Rule 1100 required that the trial in this case commence within 180 days of the date on which the complaint was filed, or by December 1, 1975. Just prior to trial on January 8, 1976, the appellant's counsel requested a continuance so that he could file a formal motion to dismiss the indictments. While appellant admits that he did not file a written Rule 1100 motion, he claims that he relied upon a then effective Philadelphia Common Pleas Court Rule, Bulletin No. 75-295, which had been issued by the Court Administrator for the Court of Common Pleas of Philadelphia County, which provided, inter alia :

C. When the defendant presents an oral motion for dismissal under Rule 1100 at time of trial, the procedure will be as follows:

1. Defendant is to be given a regular continuance date for trial.

2. He is to be instructed to file the written petition for dismissal under the Rule forthwith.

3. He is to include in the petition the new date set for trial.

4. Defendant is to be instructed that the granting of this continuance is for the sole purpose of allowing him to file a written motion and the running of the Rule will be tolled for the period of time involved in the continuance.

In view of the existence of that local rule, since changed, we do not deem appellant to have waived his Rule 1100 contentions.*fn2

The lower court permitted the defense and prosecution to present their arguments with respect to Rule 1100. The appellant's request for dismissal was denied and the matter

[ 252 Pa. Super. Page 391]

    proceeded to trial. The appellant properly renewed his Rule 1100 claim in post trial motions following conviction, and has renewed the same contention in this appeal.
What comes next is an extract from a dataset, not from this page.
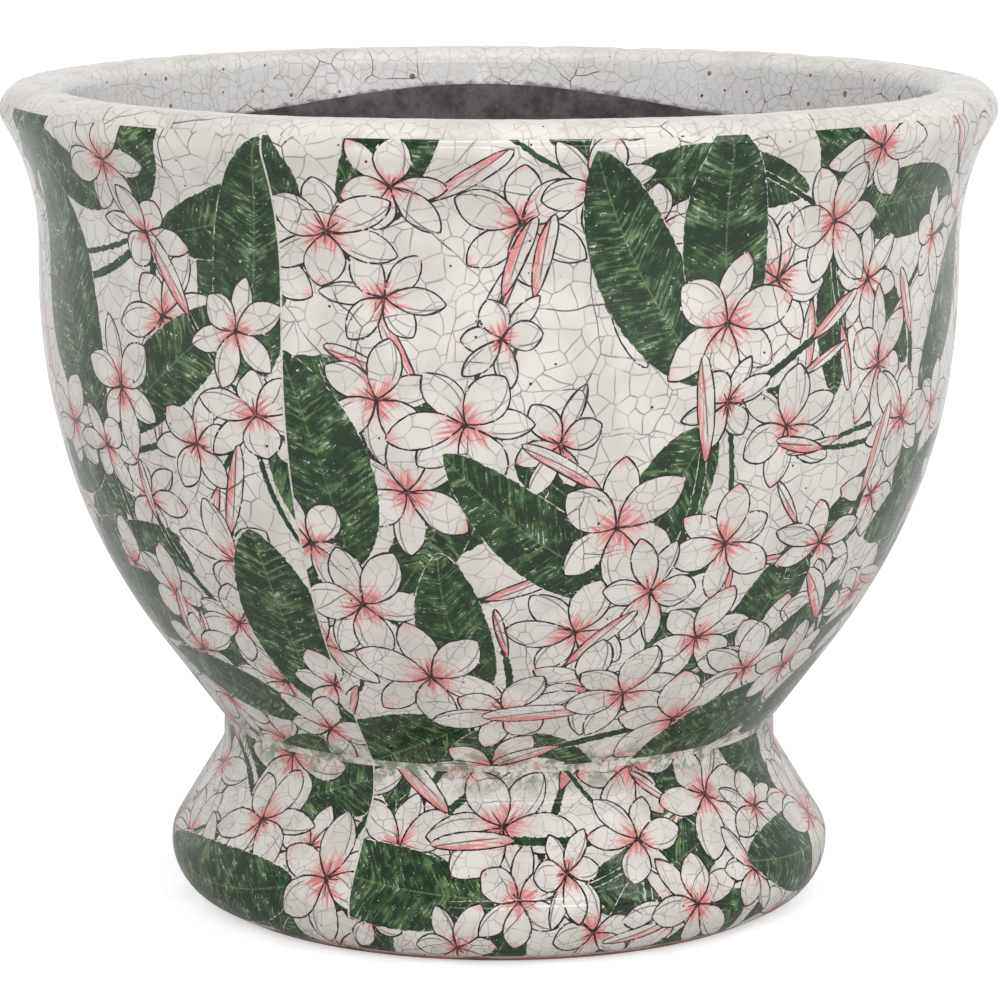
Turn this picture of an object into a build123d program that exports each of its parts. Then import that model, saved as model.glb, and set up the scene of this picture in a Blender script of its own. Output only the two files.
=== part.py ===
from build123d import *
import os
from math import atan2, cos, degrees, radians, sin, sqrt, tan

os.makedirs("parts", exist_ok=True)

# A terracotta planter: a round bowl luted onto a hollow foot, glazed, printed and sealed inside.
# Z is its axis and Z = 0 the floor that it stands on. The front faces -Y. Lengths are millimetres.

# Overall sizes, over the glaze
height = 250.0
rim_radius = 150.0

# Lip, with its outer roll, its crest and its inner edge
lip_width = 18.5
lip_round = 7.1
lip_flat = 0.4
lip_inner_round = 6.0

# Wall, which flares out under the lip and stands upright below the flare
rim_overhang = 10.8
flare_lean = radians(29.3)
flare_round_share = 0.95
wall_thickness = 11.0
inner_flare_round = 60.0

# Bowl, a cone that rounds up into the upright wall
bowl_spread = 54.5
belly_corner_share = 0.373
belly_round_share = 0.82
floor_thickness = 13.0
floor_round = 18.0
drain_radius = 10.0

# Foot, from the crease under the bowl down to the ring that it rests on
crease_height = 56.3
crease_round = 6.0
neck_length = 9.4
neck_round = 6.0
foot_spread = 16.5
foot_shoulder_height = 19.7
foot_roll = 9.7
foot_tuck_share = 0.95
foot_wall = 12.0
foot_inner_round = 8.0
ring_width = 14.0
bare_edge_height = 1.3

# Slip that lutes the foot to the bowl, and the coat of glaze or sealer over the clay
slip_thickness = 1.5
slip_bead = 5.0
coat_thickness = 0.8

# Edge of the glaze inside the mouth, which the brush left wavy and a little lower on one side
dip_depth = 16.2
dip_swing = 4.1
dip_tilt = 1.0
dip_waves = 4
dip_turn = radians(8)
dip_steps = 24

# Printed sheets round the bowl and strips round the foot, each bedded on a film over the glaze
sheet_bed = 0.02
sheet_thickness = 0.28
sheet_count = 3
sheet_seam = radians(-115.6)
sheet_gap = 0.6
sheet_top_drop = 4.5
sheet_bottom_rise = 1.2
strip_top_drop = 0.9
strip_bottom_rise = 1.4

# Radii and heights that follow from the sizes
wall_radius = rim_radius - rim_overhang
neck_radius = wall_radius - bowl_spread
foot_radius = neck_radius + foot_spread
neck_height = crease_height - neck_length
belly_height = crease_height + belly_corner_share * (height - crease_height)
lip_height = height - lip_round * (1 + tan(flare_lean / 2)) - lip_flat
flare_height = lip_height - rim_overhang / tan(flare_lean)
floor_height = crease_height + floor_thickness
foot_top = crease_height - slip_thickness
sheet_rise = sheet_bed + sheet_thickness

# Roundings that fill a share of the room between their neighbours
belly_lean = atan2(bowl_spread, belly_height - crease_height)
shoulder_lean = atan2(foot_spread, neck_height - foot_shoulder_height)
flare_room = rim_overhang / sin(flare_lean) - lip_round * tan(flare_lean / 2)
flare_round = flare_round_share * flare_room / tan(flare_lean / 2)
belly_room = flare_height - flare_round * tan(flare_lean / 2) - belly_height
belly_round = belly_round_share * belly_room / tan(belly_lean / 2)
foot_tuck = foot_tuck_share * (foot_shoulder_height - foot_roll * tan(shoulder_lean / 2))


def moved(corners, rounds, inset):
    """Move an outline to its left by inset, and fit its roundings to it."""
    points = [Vector(*corner) for corner in corners]
    headings = [(end - start).normalized() for start, end in zip(points, points[1:])]
    sides = [Vector(-heading.Y, heading.X) for heading in headings]
    shifted = [points[0] + sides[0] * inset]
    for corner, before, after in zip(points[1:-1], sides, sides[1:]):
        shifted.append(corner + (before + after) * (inset / (1 + before.dot(after))))
    shifted.append(points[-1] + sides[-1] * inset)
    turns = [1 if before.cross(after).Z > 0 else -1 for before, after in zip(headings, headings[1:])]
    fitted = [size - turn * inset if size else 0 for size, turn in zip(rounds, turns)]
    return shifted, fitted


# Inside of the wall, parallel to the outside, down to where it meets the floor
bowl_line = [(neck_radius, crease_height), (wall_radius, belly_height), (wall_radius, flare_height)]
inner_belly = moved(bowl_line, [0], wall_thickness)[0][1]
inner_floor_radius = inner_belly.X - (inner_belly.Y - floor_height) * tan(belly_lean)

# Finished surface in half section, from under the foot, up the outside, over the lip and down inside
surface_corners = [
    (0, 0),
    (foot_radius, 0),
    (foot_radius, foot_shoulder_height),
    (neck_radius, neck_height),
    (neck_radius, crease_height),
    (wall_radius, belly_height),
    (wall_radius, flare_height),
    (rim_radius, lip_height),
    (rim_radius, height),
    (rim_radius - lip_width, height),
    (wall_radius - wall_thickness, flare_height),
    (inner_belly.X, inner_belly.Y),
    (inner_floor_radius, floor_height),
    (0, floor_height),
]


def fill_section(inset, crease=crease_round, mode=Mode.ADD):
    """Fill the half section that lies inward of the finished surface by inset."""
    rounds = [
        foot_tuck,
        foot_roll,
        neck_round,
        crease,
        belly_round,
        flare_round,
        lip_round,
        lip_round,
        lip_inner_round,
        inner_flare_round,
        belly_round - wall_thickness,
        floor_round,
    ]
    points, fitted = moved(surface_corners, rounds, inset)
    with BuildLine() as half:
        surface = FilletPolyline(*points, radius=fitted)
        Line(surface @ 1, surface @ 0)
    make_face(half.edges(), mode=mode)


def keep_band(low, high, near=0):
    """Keep what the sketch holds between two heights and outside a radius."""
    with Locations((near, low)):
        Rectangle(
            rim_radius + sheet_rise, high - low, align=(Align.MIN, Align.MIN), mode=Mode.INTERSECT
        )


def fill_inside(top, mode):
    """Fill what lies inward of the middle of the wall, up to a height."""
    middle, fitted = moved(bowl_line, [belly_round], wall_thickness / 2)
    with BuildLine() as outline:
        wall = FilletPolyline(middle[0], middle[1], (middle[2].X, top), radius=fitted)
        Polyline(wall @ 1, (0, top), (0, (wall @ 0).Y), wall @ 0)
    make_face(outline.edges(), mode=mode)


# Bowl, thrown with its floor and drain hole
with BuildPart() as bowl_body:
    with BuildSketch(Plane.XZ):
        fill_section(coat_thickness, crease=0)
        keep_band(crease_height, height, near=drain_radius)
    revolve(axis=Axis.Z)
bowl_body.part.label = "bowl_body"
export_step(bowl_body.part, "parts/bowl_body.step")

# Foot, hollow and parallel to its outside, with the bare ring that it rests on
ring_reach = sqrt((foot_tuck - coat_thickness) ** 2 - (foot_tuck - bare_edge_height) ** 2)
ring_inner_radius = foot_radius - foot_tuck + ring_reach - ring_width
foot_inner = moved(surface_corners[1:5], [0, 0], foot_wall)[0]
hollow_radius = foot_inner[2].X
with BuildPart() as foot_body:
    with BuildSketch(Plane.XZ):
        fill_section(coat_thickness, crease=0)
        keep_band(bare_edge_height, foot_top)
        with Locations((ring_inner_radius, 0)):
            Rectangle(ring_width, bare_edge_height, align=(Align.MIN, Align.MIN))
        with BuildLine() as hollow:
            inside = FilletPolyline(
                (ring_inner_radius, 0), foot_inner[1], foot_inner[2], (hollow_radius, foot_top),
                radius=foot_inner_round,
            )
            Polyline(inside @ 1, (0, foot_top), (0, 0), inside @ 0)
        make_face(mode=Mode.SUBTRACT)
    revolve(axis=Axis.Z)
foot_body.part.label = "foot_body"
export_step(foot_body.part, "parts/foot_body.step")

# Slip between foot and bowl, squeezed out into a bead on both sides of the joint
clay_crease = moved(surface_corners[3:6], [0], coat_thickness)[0][1]
bead_length = (crease_round + coat_thickness) * tan(belly_lean / 2)
bead_low = clay_crease - Vector(0, bead_length)
bead_high = clay_crease + Vector(sin(belly_lean), cos(belly_lean)) * bead_length
under_bowl = (hollow_radius - slip_bead, crease_height)
on_foot = (hollow_radius, crease_height - slip_bead)
with BuildPart() as slip_joint:
    with BuildSketch(Plane.XZ):
        with BuildLine():
            TangentArc(bead_low, bead_high, tangent=(0, 1))
            Polyline(bead_high, clay_crease, (clay_crease.X, crease_height), under_bowl)
            TangentArc(under_bowl, on_foot, tangent=(1, 0))
            Polyline(on_foot, (hollow_radius, foot_top), (clay_crease.X, foot_top), bead_low)
        make_face()
    revolve(axis=Axis.Z)
slip_joint.part.label = "slip_joint"
export_step(slip_joint.part, "parts/slip_joint.step")

# Glaze on the foot, which stops just above the floor
with BuildPart() as foot_glaze:
    with BuildSketch(Plane.XZ):
        fill_section(0)
        fill_section(coat_thickness, mode=Mode.SUBTRACT)
        keep_band(bare_edge_height, crease_height)
    revolve(axis=Axis.Z)
foot_glaze.part.label = "foot_glaze"
export_step(foot_glaze.part, "parts/foot_glaze.step")

# Wavy surface that parts the glaze from the sealer inside the mouth, with the space above and below it
mouth_radius = wall_radius - wall_thickness
dip_height = height - dip_depth
dip_reach = 2 * (dip_swing + dip_tilt)


def dip_level(x, y):
    """Give the height of the glaze's edge at a place in the mouth."""
    wave = (complex(x, y) / mouth_radius) ** dip_waves
    swing = wave.real * cos(dip_turn) + wave.imag * sin(dip_turn)
    return dip_height + dip_swing * swing - dip_tilt * x / mouth_radius


dip_places = [rim_radius * (2 * step / dip_steps - 1) for step in range(dip_steps + 1)]
dip_grid = [[(x, y, dip_level(x, y)) for y in dip_places] for x in dip_places]
dip_surface = Face.make_surface_from_array_of_points(dip_grid)
with BuildPart() as under_dip:
    extrude(dip_surface, amount=2 * dip_reach, dir=(0, 0, -1))
    Cylinder(mouth_radius + wall_thickness / 2, 2 * height, mode=Mode.INTERSECT)
with BuildPart() as over_dip:
    extrude(dip_surface, amount=2 * dip_reach, dir=(0, 0, 1))
    Cylinder(mouth_radius + wall_thickness / 2, 2 * height, mode=Mode.INTERSECT)

# Glaze on the bowl, over the lip and down to its wavy edge inside the mouth
with BuildPart() as bowl_glaze:
    with BuildSketch(Plane.XZ):
        fill_section(0)
        fill_section(coat_thickness, mode=Mode.SUBTRACT)
        keep_band(crease_height, height)
        fill_inside(dip_height - dip_reach, Mode.SUBTRACT)
    revolve(axis=Axis.Z)
    add(under_dip.part, mode=Mode.SUBTRACT)
bowl_glaze.part.label = "bowl_glaze"
export_step(bowl_glaze.part, "parts/bowl_glaze.step")

# Sealer over the floor and wall inside, up to the glaze
with BuildPart() as inner_sealer:
    with BuildSketch(Plane.XZ):
        fill_section(0)
        fill_section(coat_thickness, mode=Mode.SUBTRACT)
        fill_inside(dip_height + dip_reach, Mode.INTERSECT)
        keep_band(crease_height, height, near=drain_radius)
    revolve(axis=Axis.Z)
    add(over_dip.part, mode=Mode.SUBTRACT)
inner_sealer.part.label = "inner_sealer"
export_step(inner_sealer.part, "parts/inner_sealer.step")


def half_plane(angle):
    """Give the upright plane that leaves the axis at an angle."""
    return Plane((0, 0, 0), x_dir=(cos(angle), sin(angle), 0), z_dir=(sin(angle), -cos(angle), 0))


# Printed sheets, laid side by side round the bowl and round the foot
sheet_step = radians(360) / sheet_count
bands = [
    ("print_sheet", wall_radius, crease_height + sheet_bottom_rise, height - sheet_top_drop),
    ("foot_strip", foot_radius, bare_edge_height + strip_bottom_rise, crease_height - strip_top_drop),
]
for name, radius, low, high in bands:
    gap = sheet_gap / radius
    for number in range(sheet_count):
        with BuildPart() as sheet:
            with BuildSketch(half_plane(sheet_seam + number * sheet_step + gap / 2)):
                fill_section(-sheet_rise)
                fill_section(-sheet_bed, mode=Mode.SUBTRACT)
                fill_inside(height, Mode.SUBTRACT)
                keep_band(low, high)
            revolve(axis=Axis.Z, revolution_arc=degrees(sheet_step - gap))
        sheet.part.label = f"{name}_{number + 1}"
        export_step(sheet.part, f"parts/{sheet.part.label}.step")
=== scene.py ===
from collections import namedtuple
from functools import cached_property
from math import atan2, ceil, cos, pi, radians, sin, sqrt, tan
from random import Random

import bpy
import numpy as np
from mathutils.geometry import delaunay_2d_cdt
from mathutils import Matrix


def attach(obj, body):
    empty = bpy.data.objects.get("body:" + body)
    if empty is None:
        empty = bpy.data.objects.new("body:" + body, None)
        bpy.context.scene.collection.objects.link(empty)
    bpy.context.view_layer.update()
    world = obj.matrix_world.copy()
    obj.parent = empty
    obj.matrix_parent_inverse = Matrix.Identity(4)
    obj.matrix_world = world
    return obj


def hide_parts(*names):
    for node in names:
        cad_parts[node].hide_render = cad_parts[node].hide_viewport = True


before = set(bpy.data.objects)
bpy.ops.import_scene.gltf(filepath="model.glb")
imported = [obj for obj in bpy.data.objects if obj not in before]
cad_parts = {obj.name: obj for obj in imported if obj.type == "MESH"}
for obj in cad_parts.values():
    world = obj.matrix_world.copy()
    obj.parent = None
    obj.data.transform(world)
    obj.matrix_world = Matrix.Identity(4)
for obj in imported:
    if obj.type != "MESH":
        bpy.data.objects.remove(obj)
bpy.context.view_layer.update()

# Lengths here are millimetres, as in the part's source. MM turns them into Blender's metres.
MM = 0.001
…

The Commonwealth argues that the time period between June 16, 1975 and July 22, 1975, a period of thirty-six days, should be excluded from the running of the 180 days, as appellant's motion to quash the magistrate's return resulted in a stay of all proceedings during that time period. Further, the prosecutor asserts that this initial delay caused an additional thirty-four day delay before appellant's case could be presented to the grand jury on August 25, 1975. The merits of such contentions are not relevant however, as the Commonwealth never sought an extension of the 180 day period prior to the last date for trial under Section 1100(c) of the Rule. See Commonwealth v. Shelton, 469 Pa. 8, 364 A.2d 694 (1976). While under Section (d) of the Rule, various time periods may be excluded from the 180 day period, if due to the unavailability of the defendant or his counsel or if due to defense continuances in excess of thirty days, such exclusions are not proper in the instant case for two reasons. First, the Commonwealth never argued defense caused delays in the argument before the lower court on appellant's Rule 1100 motion. Rather, the Commonwealth only noted that there had been delays, because although both sides were prepared, the court had not reached the case on prior scheduled dates for trial. Such circumstances may be cause to grant an extension of the period upon timely request by the Commonwealth under Rule 1100(c), but provide no basis for excluding periods of time under the provisions of Rule 1100(d). Second, the Commonwealth's contention must fail because the record provides no support for the claim that some seventy days of delay are attributable to appellant and should be excluded from the running of the time limit under the Rule. The only defense requested delay of any sort was the thirty-six day period when appellant requested and obtained a stay of proceedings while challenging the magistrate's return. Only the final six days of this period may be charged to appellant

[ 252 Pa. Super. Page 392]

    under Rule 1100(d). The additional period of thirty-six days between the dismissal of the above-described defense challenge and the Commonwealth's scheduling of presentment of charges to the grand jury cannot be charged to appellant. Trial commenced some thirty-nine days after the 180th day, and since only six days would properly be excludable, the Commonwealth's claims under Rule 1100(d) provide no support for the lower court's refusal to dismiss the charges upon appellant's application.

Judgment of sentence reversed and appellant discharged.